China is een economische grootmacht met wie Nederland sterke handelsbanden onderhoudt. Het is dan ook begrijpelijk dat minister Hoekstra zich inzet voor het versterken van de economische relaties tussen beide landen. Zijn werkbezoek kan nieuwe kansen bieden voor het Nederlandse bedrijfsleven. Jaarlijks exporteert Nederland immers voor miljarden aan voedingsmiddelen, farmaceutische producten en elektrische apparatuur naar China. China levert dan weer voor miljarden aan kleding, telecomapparatuur en zelfs kantoormachines aan Nederland.
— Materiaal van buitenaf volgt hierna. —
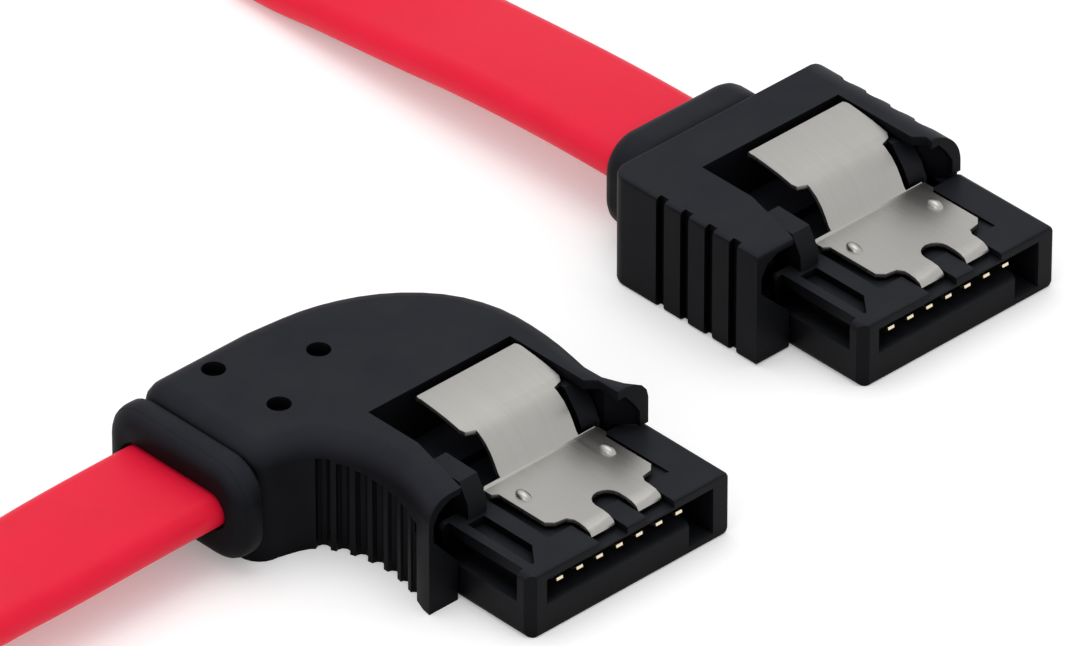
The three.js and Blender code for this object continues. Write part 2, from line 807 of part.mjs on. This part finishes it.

Tegelijkertijd kijken verschillende landen – waaronder Saoedi-Arabië, maar ook Rusland – naar de Nederlandse reactie op de mensenrechtensituatie van een belangrijke handelspartner. Ook landen zoals Tunesië, die een grote rol kunnen spelen bij het beheersbaar maken van de asielinstroom, kijken aandachtig naar Hoekstra’s koorddans. Staat er deze week een koopman of een dominee op het koord in Peking?
Hoekstra zal beiden moeten zijn als Nederland een geloofwaardige handelspartner én mensenrechtenvoorvechter wil zijn. ‘We spreken ons uit en treden gericht op tegen mensenrechtenschendingen’, leest het regeerakkoord van Rutte-IV, slechts 9 pagina’s na het pleidooi om ‘te investeren in onze welvaart’. Beide doelen kunnen voor een deel worden behaald in Peking. Hoekstra hoeft alleen maar op het koord te blijven staan.